後任候補も鍵を握るが、今はこれといった適任者が見当たらない。今年1月にチェルシーがフランク・ランパードを解任した時には、トーマス・トゥヘルという好条件の後釜がいたので英断し易かっただろうが、今は違う。
さらに信頼関係も重要だが、この点に関しては評価が分かれる。アタランタ戦で2失点した瞬間、選手たちは何かを悟ったかのように下を向きかけながらも、諦めずに逆転勝利を呼び込んだ。「選手たちは監督のために奮起したのか?」試合後のインタビューでそう問われたスールシャールは、「選手たちをバカにしないでくれ。彼らはマンチェスター・ユナイテッドの選手だ。何百万という少年少女が憧れるクラブでプレーできる彼らは、この世で最も幸運なのだ」と返した。
勝手な解釈になるが、「ユナイテッドの選手たちが監督の状況次第で頑張るかどうか決めるわけがない」と言いたかったのだろう。OBのスールシャールだからこそ言える発言だ。その間も、笑みを絶やさずにインタビューに応えた彼は、本当に“Mr.ナイスガイ”である。
■クリスティアーノ・ロナウドの起用法

そんな指揮官について「スールシャールはユナイテッドでプレミアリーグもCLも優勝できない」とTV番組で名言したのは、元リヴァプールのジェイミー・キャラガーである。そのコメントについて会見で問われた時も「そういう発言の影響は受けない。週末にはリヴァプール戦があるので、ジェイミーがちょっかいを出しているのだろう。私には自分の価値観、監督としての信念、そして自信がある」とスールシャールは冗談を交えつつ答えた。
数年前に「クロップがアンフィールドにリーグ優勝をもたらすとは思えない」と新聞のコラムに綴ったことがあるキャラガーの発言は聞き流していいが、前述のファンの反応で分かる通り、スールシャールに対する風当たりが強まっているのは確かだ。

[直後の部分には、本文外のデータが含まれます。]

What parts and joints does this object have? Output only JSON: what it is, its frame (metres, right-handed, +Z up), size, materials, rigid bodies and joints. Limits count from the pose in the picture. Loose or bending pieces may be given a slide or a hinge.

あいにく、サッカー界の“ナイスガイ”は評価されにくい。小難しい顔で選手起用すれば的中した際に称賛を浴びるが、ナイスガイの采配は軽んじられる。仮に、アタランタ戦で決勝点を決めてコーナーフラッグ付近で“テディベア座り”をしたC・ロナウドが救世主ならば、彼を最後まで使い続けた監督も評価されてしかるべきだ。
というのも、今のC・ロナウドは決して絶対的な存在ではない。データサイト『FBREF』によると、今季プレミアリーグで一度でもスタメン出場しているアタッカーの中で、プレスに行く回数が最も少ないのがC・ロナウドだ。1試合平均「3.86回」は、次に少ないニューカッスルのアラン・サン=マクシマン(6.13回)の半分程度! レスター戦では、ブルーノ・フェルナンデスが周りを気にしながら単独でプレスをかけるべきか戸惑っている姿が目立った。それでも指揮官がC・ロナウドを使うのなら、そこには明確が意図があるはずだ。今月上旬のエヴァートン戦で先発から外した際に批判を受けたからか? 選手本人がスタメンを望んでいるからか?
それこそ「ユナイテッドの監督をバカにしないでくれ」だ。スールシャールは外部の反応や選手個人の感情には流されない。愛するクラブにとって最善と思う決断しか下さないはずだ。推測の域を出ないが、シーズン序盤のうちに“戦術ロナウド”を1つのプランとして定着させたいのだろう。その後で、ケガから復帰したラッシュフォードや若いサンチョを主軸に据えていくはずだ。
■紙一重

確かに、スールシャールはペップ・グアルディオラやクロップと比べたら見劣りするし、格好の後任候補を除けば「監督交代の条件」が揃いつつあるのも事実だ。それでも彼のユナイテッド愛を目の当たりにすると、どうしても「ユナイテッドに相応しくない」とは言えない。
アタランタ戦でC・ロナウドの決勝点をアシストしたルーク・ショーは、クロスを上げる前にトラップミスしてボールが蹴りやすい位置に転がっていた。果たして、足元にボールを止めていても、あのタイミングでクロスを入れただろうか。
そう考えると、勝負というのは本当に紙一重である。ならば、例え“ひび”が入っていても一枚の紙で繋ぎとめることができるかもしれない。ユナイテッド愛に溢れるスールシャールを見ていると、そう信じたくなる。